Overall, this book offers few revelations. The reason the Ethicals created this planet, is supposedly so they can study all of the different culture interacting together. Basically, a giant social experiment. Pretty lame. Couldn't Farmer come up with something better?
The ending is beyond lousy. It's almost as if Farmer knew the reader was going to be upset, so he put in one page Epilogue promising that something would happen in the 3rd book.
So skip this book and read Book 3 - The Dark Design.
During his earthly life, Clemens was, for a time, the captain of a Mississippi riverboat, and his great ambition on Riverworld is to build a similar boat in which to explore the planet's great river and, if possible, to find out who was responsible for creating this strange world and for the resurrection of humanity. His task of building a suitable boat, however, is hampered by the shortage of metals on Riverworld and by the political rivalries between the many small kingdoms into which the planet is divided.
One of the advantages of Farmer's "Riverworld" concept is that it enables him to imagine interactions between famous historical figures from all periods of human history, even if those figures were not contemporaries of one another during their earthly lives. ("How would Richard Burton have got on with Hermann Goering?") In "The Fabulous Riverboat" Clemens's main adversary is a character from some seven centuries before his time, King John Lackland of England; the two find themselves for a time joint rulers of the Kingdom of Parolando, although their relationship is never an easy one. (The name "Parolando" means "Pair Land"- or possibly "Twain Land"- in Esperanto, which has become an unofficial lingua franca of Riverworld). Other historical characters in the novel include the Viking chieftain Eric Bloodaxe, the German aviator Lothar von Richthofen (brother of the more famous Manfred), the French writer Cyrano de Bergerac (Clemens's rival for the affections of his terrestrial wife, Livy) and the Greek hero Odysseus. Goering, the main villain of the first novel but now a convinced pacifist following a religious conversion, makes another appearance.
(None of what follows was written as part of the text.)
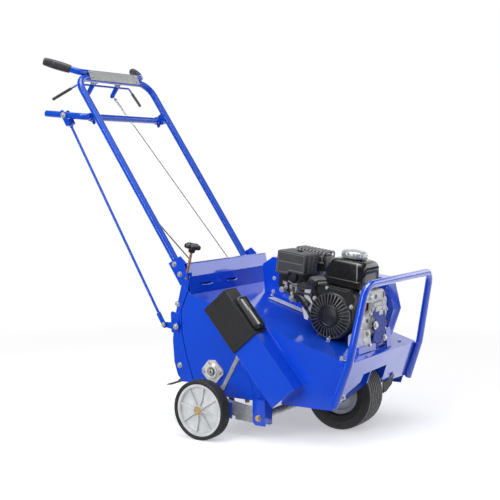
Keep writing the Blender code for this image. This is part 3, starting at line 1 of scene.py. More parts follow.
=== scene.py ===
"""The looks of a walk-behind aerator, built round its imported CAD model.

Pieces are placed in the gauge frame: the ground is z = 0, the middle plane is x = 0, the machine's
front faces -Y and -X is its right side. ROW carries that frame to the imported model's own.
Sizes are in metres.
"""

import math

import bmesh
import bpy
from mathutils import Matrix, Vector


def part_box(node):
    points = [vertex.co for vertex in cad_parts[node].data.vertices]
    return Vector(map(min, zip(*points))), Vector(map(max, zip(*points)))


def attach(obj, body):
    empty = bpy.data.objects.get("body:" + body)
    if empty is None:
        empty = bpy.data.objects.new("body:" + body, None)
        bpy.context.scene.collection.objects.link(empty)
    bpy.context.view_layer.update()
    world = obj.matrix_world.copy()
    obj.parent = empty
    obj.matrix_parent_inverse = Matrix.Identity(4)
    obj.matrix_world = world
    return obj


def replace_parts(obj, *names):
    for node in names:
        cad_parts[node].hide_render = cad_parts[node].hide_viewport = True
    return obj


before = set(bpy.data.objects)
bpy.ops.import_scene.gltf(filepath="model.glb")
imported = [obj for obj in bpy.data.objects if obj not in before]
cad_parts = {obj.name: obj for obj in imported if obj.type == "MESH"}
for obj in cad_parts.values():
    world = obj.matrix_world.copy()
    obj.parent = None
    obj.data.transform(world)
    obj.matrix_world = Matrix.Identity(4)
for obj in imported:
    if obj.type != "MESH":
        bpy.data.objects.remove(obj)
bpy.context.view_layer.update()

# Camera, in the gauge frame
CAMERA_AT = (-3.1279, -1.7593, 0.8969)
CAMERA_LENS = 73.23
CAMERA_TURN = 0.99552
CAMERA_DROP = 0.07654
CAMERA_ROLL = -0.00978

# Light, as strengths that a mirror sees, and the floor
WORLD_LIGHT = 0.4
CARD_LIGHT = 2.4
ZENITH_LIGHT = 6.0
STRIP_LIGHT = 7.0
STRIP_AIM = (-0.985, 0.174)
DARK_SIDE = 0.06
FLOOR_HALF = 14.0
FLOOR_GREY = 0.8
FLOOR_SHADE = 0.95
FLOOR_GLOW = 0.4
FLOOR_FADE = (1.1, 2.4)

# Places that the CAD part also uses
FRONT_AXLE = (0.0, -0.119, 0.127)
REAR_AXLE = (0.389, 0.216, 0.1016)
CARRIAGE = (0.042, 0.078)
REEL = (0.254, 0.207)
ENGINE_AT = (0.0, -0.13, 0.41)
ENGINE_TILT = math.radians(8.0)
DECK_FRONT = (-0.272, 0.281)
DECK_SLOPE = 0.303
BUMPER = ((0.2871, -0.2319, 0.141), (0.2775, -0.281, 0.28), (0.256, -0.332, 0.537))
GUARD_TOP = (0.194, 0.462)
GUARD_LINE = Vector((-0.6475, -0.7621)).normalized()
GUARD_SIDE = Vector((GUARD_LINE.y, -GUARD_LINE.x))
GUARD_FACE_X = -0.3245
TUBE_RADIUS = 0.0127
HANDLE_X = 0.217
LEG_FOOT = (0.4085, 0.5255)
LEG_TOP = (0.908, 1.262)
GRIP_BAR = (0.917, 1.284)
GRIP_BAR_X = 0.185
GRIP_AIM = (0.56, 0.775, 0.295)
LEVER_PIVOT = (0.8383, 1.109)
LEVER_END = (1.03, 1.128)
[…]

The main non-historical figure is a Neanderthal giant whom Clemens, unable to pronounce his real name, calls Joe Miller.
Like a number of science-fiction and alternate-world novels, this one includes a certain amount of satire on the writer's own times. The complex web of shifting alliances between Parolando and its neighbouring states may have been devised as a comment on real-world diplomacy, particularly as the book was published at the height of the Cold War, and twentieth-century racial politics are satirised through the black nationalist kingdom of "Soul City", a place whose leader is obsessed with creating an ethnically pure all-black state.
"The Fabulous Riverboat" is, of course, a work of fantasy rather than history, so it is not surprising that, for the sake of his story, Farmer takes a few liberties with strict historical fact. Contrary to what he states, there was never any collective decision by the English people never to have another King named John; during the later Middle Ages there were several Royal princes of that name who, had history taken a different course, could have become King John II. Farmer's Cyrano bears a closer resemblance to Edmond Rostand's fictionalised character than to the real individual of that name. Odysseus was probably a mythical character rather than a real person. Neanderthals were not giants; they were, in fact, rather shorter on average than modern humans.
As another reviewer has pointed out, Farmer seems to be better at creating male characters than female ones. Neither Alice Liddell, the main female character of "To Your Scattered Bodies Go", nor Livy emerges as a rounded individual in her own right in the way that Richard Burton and Sam Clemens do. Clemens in particular comes across as an engaging figure, part adventurer, part idealist, part trickster, and it is following his adventures that makes "The Fabulous Riverboat" such an entertaining read.